Paris – Pengacara Prancis Sarah Asmeta memperjuangkan jilbabnya di ruang sidang pengadilan Prancis.
Di seluruh dunia, Muslimah telah menghancurkan stereotip, mengatasi hambatan diskriminatif yang merugikan di jalan mereka menuju kesuksesan.
Para Muslimah ini mampu menginspirasi orang lain untuk bangkit dan melakukan hal yang sama di lingkungan mereka sendiri, baik dalam politik, olahraga, mode, atau hiburan.
Sepanjang kisah pelarangan hijab di Prancis, pengacara Prancis Sarah Asmeta telah berjuang dalam persoalan yang telah memicu perdebatan tentang identitas dan imigrasi.
Pengacara Muslim berusia 30 tahun itu mengenakan jilbab di tempat kerja, dia dilarang oleh Dewan Pengacara setempat untuk mewakili klien di ruang sidang.
Asmeta adalah orang pertama di keluarganya yang melanjutkan studi di bidang hukum. Dia juga orang pertama di sekolah hukumnya IXAD di kota utara Lille yang mengenakan jilbab, dikutip dari Reuters.
“Saya tidak dapat menerima gagasan bahwa di negara saya, untuk menjalankan profesi, yang saya mampu, saya harus menanggalkan pakaian saya sendiri,” kata Asmeta, 30, kepada Reuters.
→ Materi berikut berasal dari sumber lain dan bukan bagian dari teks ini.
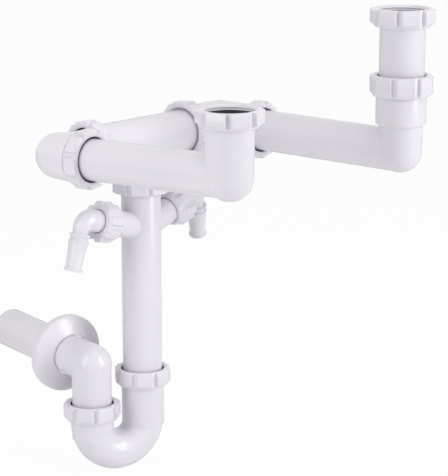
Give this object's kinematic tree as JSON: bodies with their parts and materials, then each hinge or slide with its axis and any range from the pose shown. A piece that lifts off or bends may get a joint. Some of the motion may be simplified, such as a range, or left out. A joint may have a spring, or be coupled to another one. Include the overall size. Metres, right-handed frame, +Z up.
{
  "type": "p trap",
  "caption": "White plastic double-bowl sink trap: two inlet arms on a tee, downpipe with hose stubs, P bend, wall outlet and cover.",
  "frame": {"origin": "where the second bowl's outlet seats on its washer, on the axis of that bowl nut", "axes": "+Z up along the bowl nut's axis, +X along the wall from the corner elbow to the back elbow, +Y into the wall"},
  "size_m": [0.292, 0.432, 0.4767],
  "materials": {
    "white_plastic": "moulded white polypropylene, satin gloss",
    "black_rubber": "matte black rubber"
  },
  "bodies": {
    "bowl_nut_b": {"sink_b_nut": "white_plastic"},
    "arm_b": {"arm_b": "white_plastic", "sink_b_washer": "black_rubber"},
    "corner": {"corner_elbow": "white_plastic", "corner_ring": "black_rubber"},
    "corner_nut": {"corner_nut": "white_plastic"},
    "tee": {"tee": "white_plastic", "tee_left_ring": "black_rubber", "tee_down_ring": "black_rubber"},
    "tee_left_nut": {"tee_left_nut": "white_plastic"},
    "tee_down_nut": {"tee_down_nut": "white_plastic"},
    "back_elbow": {"back_elbow": "white_plastic", "back_tee_ring": "black_rubber", "back_arm_ring": "black_rubber"},
    "back_tee_nut": {"back_tee_nut": "white_plastic"},
    "back_arm_nut": {"back_arm_nut": "white_plastic"},
    "arm_a": {"arm_a": "white_plastic", "tail_ring": "black_rubber"},
    "tail_nut": {"tail_nut": "white_plastic"},
    "tail": {"tail_tube": "white_plastic", "sink_a_washer": "black_rubber"},
    "bowl_nut_a": {"sink_a_nut": "white_plastic"},
    "downpipe": {"downpipe": "white_plastic", "hose_washer_left": "black_rubber", "hose_washer_right": "black_rubber"},
    "hose_nut_left": {"hose_nut_left": "white_plastic"},
    "hose_nozzle_left": {"hose_nozzle_left": "white_plastic"},
    "hose_nut_right": {"hose_nut_right": "white_plastic"},
    "hose_nozzle_right": {"hose_nozzle_right": "white_plastic"},
    "trap": {"trap_bend": "white_plastic", "trap_in_ring": "black_rubber", "trap_out_ring": "black_rubber"},
    "trap_in_nut": {"trap_in_nut": "white_plastic"},
    "trap_out_nut": {"trap_out_nut": "white_plastic"},
    "outlet": {"outlet_elbow": "white_plastic"},
    "cover": {"wall_cover": "white_plastic"}
  },
  "joints": [
    {"name": "arm_b_swivel", "type": "hinge", "parent": "bowl_nut_b", "child": "arm_b", "pos_m": [0, 0, -0.0538], "axis": [0, 0, 1], "continuous": true},
    {"name": "corner_swivel", "type": "hinge", "parent": "arm_b", "child": "corner", "pos_m": [-0.00765, 0.20849, -0.05926], "axis": [0.0366, -0.999, 0.0262], "range_deg": [-30, 30]},
    {"name": "corner_nut_turn", "type": "hinge", "parent": "corner", "child": "corner_nut", "pos_m": [-0.00765, 0.20849, -0.05926], "axis": [0.0366, -0.999, 0.0262], "continuous": true},
    {"name": "tee_swivel", "type": "hinge", "parent": "corner", "child": "tee", "pos_m": [0.10555, 0.20849, -0.05926], "axis": [1, 0, 0], "range_deg": [-25, 25]},
    {"name": "tee_left_nut_turn", "type": "hinge", "parent": "tee", "child": "tee_left_nut", "pos_m": [0.10555, 0.20849, -0.05926], "axis": [-1, 0, 0], "continuous": true},
    {"name": "tee_down_nut_turn", "type": "hinge", "parent": "tee", "child": "tee_down_nut", "pos_m": [0.10555, 0.20849, -0.05926], "axis": [0, 0, -1], "continuous": true},
    {"name": "back_swivel", "type": "hinge", "parent": "tee", "child": "back_elbow", "pos_m": [0.22515, 0.20849, -0.05926], "axis": [1, 0, 0], "range_deg": [-20, 20]},
    {"name": "back_tee_nut_turn", "type": "hinge", "parent": "back_elbow", "child": "back_tee_nut", "pos_m": [0.22515, 0.20849, -0.05926], "axis": [-1, 0, 0], "continuous": true},
    {"name": "back_arm_nut_turn", "type": "hinge", "parent": "back_elbow", "child": "back_arm_nut", "pos_m": [0.22515, 0.20849, -0.05926], "axis": [0, -1, 0], "continuous": true},
    {"name": "arm_a_swivel", "type": "hinge", "parent": "back_elbow", "child": "arm_a", "pos_m": [0.22515, -0.02291, -0.05926], "axis": [0, -1, 0], "range_deg": [-90, 90]},
    {"name": "tail_nut_turn", "type": "hinge", "parent": "arm_a", "child": "tail_nut", "pos_m": [0.22515, -0.02291, -0.05926], "axis": [0, 0, 1], "continuous": true},
    {"name": "tail_slide", "type": "slide", "parent": "arm_a", "child": "tail", "axis": [0, 0, 1], "range_m": [-0.013, 0.018]},
    {"name": "bowl_nut_a_turn", "type": "hinge", "parent": "tail", "child": "bowl_nut_a", "pos_m": [0.22515, -0.02291, 0.06904], "axis": [0, 0, 1], "continuous": true},
    {"name": "downpipe_slide", "type": "slide", "parent": "tee", "child": "downpipe", "axis": [0, 0, 1], "range_m": [-0.012, 0.005]},
    {"name": "hose_nut_left_turn", "type": "hinge", "parent": "downpipe", "child": "hose_nut_left", "pos_m": [0.10555, 0.20849, -0.14796], "axis": [-0.9703, 0, 0.2419], "continuous": true},
    {"name": "hose_nut_right_turn", "type": "hinge", "parent": "downpipe", "child": "hose_nut_right", "pos_m": [0.10555, 0.20849, -0.14796], "axis": [0.9703, 0, 0.2419], "continuous": true},
    {"name": "nozzle_left_swivel", "type": "hinge", "parent": "downpipe", "child": "hose_nozzle_left", "pos_m": [0.10555, 0.20849, -0.14796], "axis": [-0.9703, 0, 0.2419], "range_deg": [-90, 90]},
    {"name": "nozzle_right_swivel", "type": "hinge", "parent": "downpipe", "child": "hose_nozzle_right", "pos_m": [0.10555, 0.20849, -0.14796], "axis": [0.9703, 0, 0.2419], "range_deg": [-100, 75]},
    {"name": "trap_swivel", "type": "hinge", "parent": "downpipe", "child": "trap", "pos_m": [0.10555, 0.20849, -0.30056], "axis": [0, 0, 1], "continuous": true},
    {"name": "trap_in_nut_turn", "type": "hinge", "parent": "trap", "child": "trap_in_nut", "pos_m": [0.10555, 0.20849, -0.30056], "axis": [0, 0, 1], "continuous": true},
    {"name": "trap_out_nut_turn", "type": "hinge", "parent": "trap", "child": "trap_out_nut", "pos_m": [0.05071, 0.22737, -0.32896], "axis": [0, 0, 1], "continuous": true},
    {"name": "outlet_swivel", "type": "hinge", "parent": "trap", "child": "outlet", "pos_m": [0.05071, 0.22737, -0.28366], "axis": [0, 0, 1], "range_deg": [-12, 90]},
    {"name": "cover_slide", "type": "slide", "parent": "outlet", "child": "cover", "axis": [0.1787, 0.9833, 0.0349], "range_m": [-0.004, 0.088]}
  ]
}
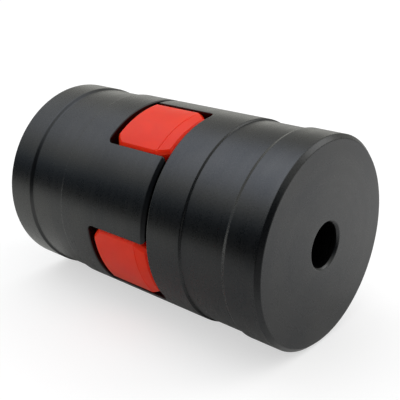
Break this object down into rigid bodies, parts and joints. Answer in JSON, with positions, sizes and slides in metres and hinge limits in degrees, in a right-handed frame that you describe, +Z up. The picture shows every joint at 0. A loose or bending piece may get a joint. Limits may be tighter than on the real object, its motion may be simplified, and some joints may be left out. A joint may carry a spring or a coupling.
{
  "type": "jaw coupling",
  "caption": "Jaw coupling for joining two shafts in line: blackened steel hubs whose interlocking jaws drive through the arms of a red elastic spider.",
  "frame": {"origin": "middle of the coupling, on the axis of the shafts", "axes": "+X along the shafts from the drive hub to the driven hub, +Z up with the coupling lying on its side"},
  "size_m": [0.066, 0.04, 0.04],
  "materials": {
    "blackened_steel": "turned and chemically blackened, satin",
    "red_polyurethane": "moulded, satin"
  },
  "bodies": {
    "drive_hub": {"drive_hub": "blackened_steel"},
    "spider": {"spider": "red_polyurethane"},
    "driven_hub": {"driven_hub": "blackened_steel"}
  },
  "joints": [
    {"name": "spider_twist", "type": "hinge", "parent": "drive_hub", "child": "spider", "pos_m": [0, 0, 0], "axis": [1, 0, 0], "range_deg": [-0.5, 0.5]},
    {"name": "driven_hub_slide", "type": "slide", "parent": "spider", "child": "driven_hub", "axis": [1, 0, 0], "range_m": [0, 0.016]}
  ]
}
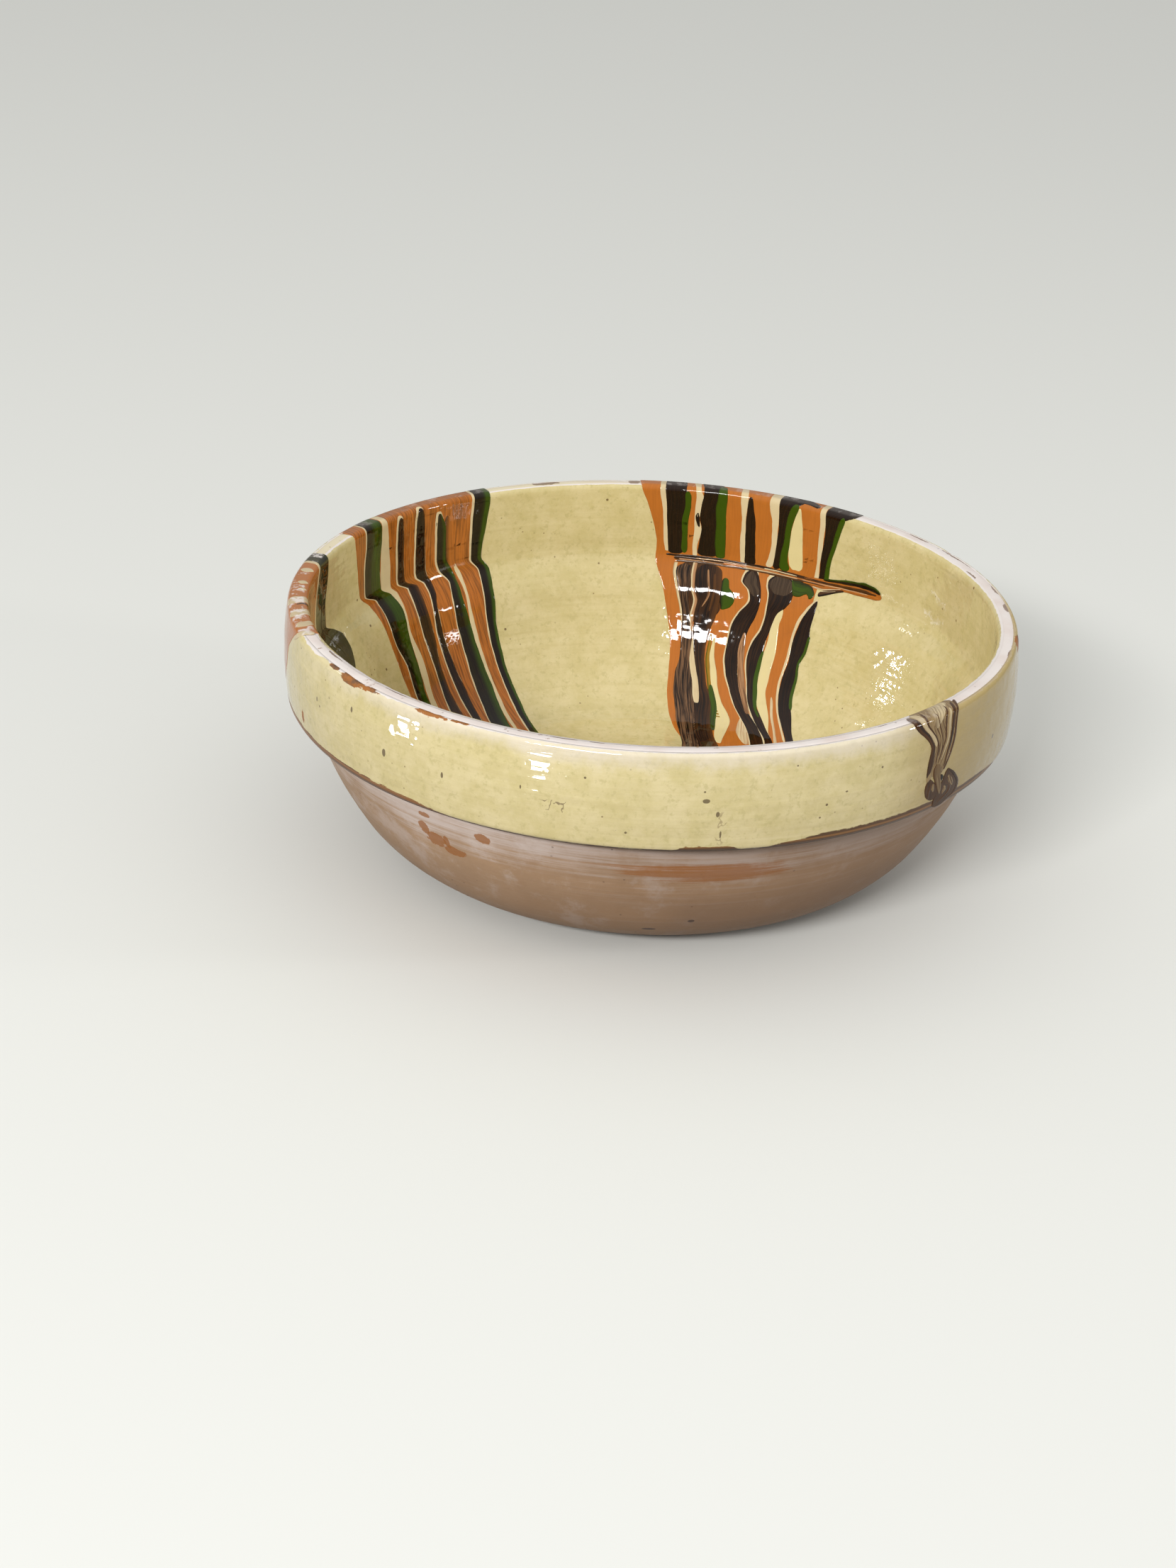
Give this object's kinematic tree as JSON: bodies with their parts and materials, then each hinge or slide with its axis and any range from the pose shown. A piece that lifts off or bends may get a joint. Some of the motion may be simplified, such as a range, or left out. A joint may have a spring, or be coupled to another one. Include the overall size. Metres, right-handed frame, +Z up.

Rabu depan, pengadilan tertinggi Prancis akan memutuskan kasus Asmeta dalam keputusan yang dapat menjadi preseden nasional dan akan bergema di negara di mana jilbab telah memicu perdebatan tentang identitas dan imigrasi.
Larangan Hijab
Saat ini di Prancis, Dewan Pengacara, termasuk yang terbesar di Paris, memiliki aturan internal yang tidak mengizinkan simbol agama seperti jilbab. Dari Dewan Pengacara yang mewakili 75% praktisi, 56% telah melarang simbol agama untuk dikenakan seperti pakaian, menurut survei yang dilakukan oleh Poirret untuk kasus ini.
“Dalam larangan umum ini ada diskriminasi yang tepat dan tidak langsung (terhadap wanita Muslim),” kata pengacara Asmeta, Claire Waquet kepada pengadilan, Selasa pekan lalu.
Berjuang sampai titik darah penghabisan, Asmeta, yang memiliki pengalaman positif magang di Pengadilan Kriminal Internasional di Den Haag dan bekerja sebagai asisten hukum di Brussel, sedang mempertimbangkan pindah ke luar negeri sebagai upaya terakhir.
“Saya sangat senang di sana, saya bisa bekerja, orang melihat saya sebagai orang yang memiliki kompetensi dan tidak suka masalah,” katanya.
Hijab merupakan syariat Islam bukan sekedar mode. Apa yang muslimah pilih untuk dipakai menjadi topik kontroversial di Prancis. Pada tahun 2004, Prancis melarang jilbab di sekolah umum, dan pada tahun 2010, menjadi negara Eropa pertama yang melarang burqa, yang menutupi wajah wanita.